Basically what I’m getting at is that Matson is wrong in trying to argue that Nicodemus didn’t understand what Jesus was saying because of confusion on the meaning of a Greek word. I believe that Nicodemus didn’t understand because he was listening on a completely different plane than where Jesus was speaking. It’s just that simple. Jesus was speaking of things far beyond Nicodemus’ experience or intellect, and he was naturally left wondering what Jesus was saying. In my class, we also found it interesting that in other instances, mostly in the Synoptic Gospels, Jesus goes out of his way to try to explain things in language that his listeners will understand. His parables are great examples of this, because he explained deep things using language and examples that the people listening could grasp. But in this case, he comes at Nicodemus from a much higher point. I can only guess that Jesus assumed, since Nicodemus was “a ruler of the Jews,” he would be able to comprehend the lesson.

I must say, however, that it’s very easy to fall into the trap that Matson has. During the first year or so that I was studying Greek, it happened to me all the time. The trick is to step back and remember that even though the text was originally written in Greek, that was a translation of what was spoken.
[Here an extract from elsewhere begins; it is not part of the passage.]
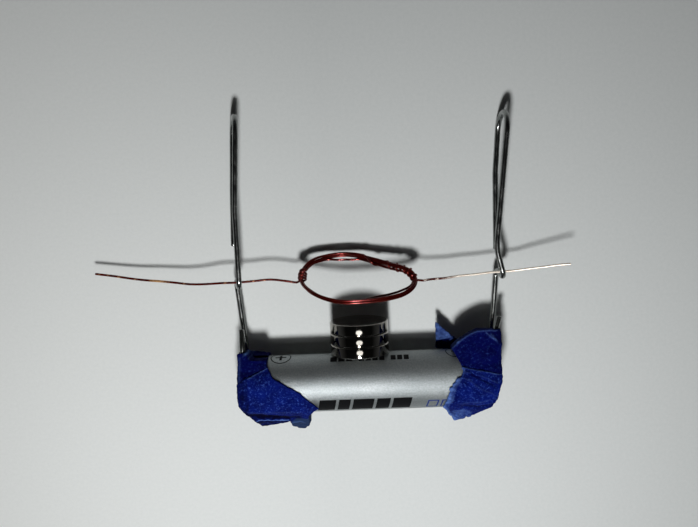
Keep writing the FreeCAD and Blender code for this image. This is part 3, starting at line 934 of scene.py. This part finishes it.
def distance_to_line(points, corners):
    """Distance of points to a line of corners, all seen from above or all from the end."""
    nearest = np.full(len(points), 1e9)
    for start, end in zip(corners, corners[1:]):
        start, run = np.array(start), np.array(end) - np.array(start)
        part = np.clip(((points - start) @ run) / (run @ run), 0.0, 1.0)
        nearest = np.minimum(nearest, np.linalg.norm(points - (start + part[:, None] * run), axis=1))
    return nearest


def inside(points, outline):
    """Whether points, as seen from above, lie inside an outline."""
    hit = np.zeros(len(points), dtype=bool)
    for (x0, y0), (x1, y1) in zip(outline, outline[1:] + outline[:1]):
        crosses = (y0 > points[:, 1]) != (y1 > points[:, 1])
        with np.errstate(divide="ignore", invalid="ignore"):
            where = (x1 - x0) * (points[:, 1] - y0) / (y1 - y0) + x0
        hit ^= crosses & (points[:, 0] < where)
    return hit


def edge_distance(points, outline):
    """Distance to an outline, positive inside."""
    nearest = distance_to_line(points, outline + outline[:1])
    return np.where(inside(points, outline), nearest, -nearest)


def waves(points, per_mm, seed):
    """Smooth noise at so many waves per millimetre, about -1 to 1."""
    offset = Vector((seed, 0.37 * seed, 0.0))
    return np.array([noise.noise(Vector(point) * per_mm + offset) for point in points.tolist()])


def trimmed(points, corners, x_low, x_high):
    """Press what lies outside a line of corners, seen from above, back onto it; the tape is on the
    left of the line."""
    weight = eased(x_low - 0.3, x_low, points[:, 0]) * eased(x_high + 0.3, x_high, points[:, 0])
    for (x0, y0), (x1, y1) in zip(corners, corners[1:]):
        inward = np.array((y0 - y1, x1 - x0)) / math.hypot(x1 - x0, y1 - y0)
        outside = np.maximum(0.0, -((points[:, :2] - np.array((x0, y0))) @ inward)) * weight
        points[:, :2] += outside[:, None] * inward


def shape_left_strip(points):
    """Beside the clip the strip sags towards the table."""
    x, y, z = points.T
    drop = 0.6 * z * eased(-21.9, -20.2, x) * eased(5.3, 7.4, y)
    z -= drop
    y -= 0.42 * drop


def shape_left_wrap(points):
    """The lower corner is cut across and the edge is tucked up towards the cell."""
    points[:, 1] -= 0.2 * np.minimum(0.0, points[:, 1] + 6.0)
    trimmed(points, [(-23.3, -2.9), (-22.15, -5.2), (-20.75, -8.6), (-14.9, -7.2)], -30.0, -15.0)


def shape_right_strip(points):
    """The loose corner is pointed and rises off the table towards its tip."""
    x, y, z = points.T
    loose = eased(17.0, 16.2, x) * eased(3.4, 2.6, z)
    forward = 1.13 * y - 0.64
    pointed = np.minimum(forward, 10.2 - 0.98 * (x - 12.6))
    y += loose * (pointed - y)
    z += 2.2 * loose * eased(5.2, 8.5, y)


def shape_right_wrap(points):
    """The lower corner is folded under in three short runs, and its tip is cut across."""
    trimmed(points, [(14.1, -5.95), (15.7, -8.7)], 10.0, 30.0)
    trimmed(points, [(15.9, -8.95), (19.1, -7.1), (22.0, -4.85), (22.9, -1.4)], 10.0, 30.0)


SLEEVE_COVER = 0.12
HOOK_COVER = CLIP_RADIUS + 0.14


def cover_end(points):
    """Bring the tape on the end of the cell out over the sleeve's corner and the clip's hook."""
    x, y, z = points.T
    around = np.hypot(y, z - CELL_Z)
    short = max(-SLEEVE_START, SLEEVE_END) + SLEEVE_COVER - np.abs(x)
    low = CELL_RADIUS + SLEEVE_COVER - around
    under = (short > 0.0) & (low > 0.0) & (short < 0.9)
    x += np.where(under & (short <= low), short, 0.0) * np.sign(x)
    growth = np.where(under & (low < short), low / np.maximum(around, 1.0), 0.0)
    y += y * growth
    z += (z - CELL_Z) * growth
    side = "left" if x.mean() < 0 else "right"
    reach = abs(CLIPS[side]["cell"])
    hook = [point for point in clip_line(side) if abs(abs(point.x) - reach) < 0.02 and point.y < 6.4]
    away = distance_to_line(points[:, 1:], [(point.y, point.z) for point in hook])
    cover = reach + np.sqrt(np.clip(HOOK_COVER ** 2 - away ** 2, 0.0, None))
    cover = np.where((away < HOOK_COVER) & (np.abs(x) > reach - 0.4), cover, 0.0)
    x[:] = np.maximum(np.abs(x), cover) * np.sign(x)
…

In most cases, these dialogs were spoken as much as a hundred years before they were written down, preserved in an oral tradition.

I fully believe that learning Greek so that you can read the ancient texts is a worthwhile endeavor, and that’s why I have spent so much time pursuing it. But you have to remember that these books were not dictation from God, and try not to read too much into the way things were written.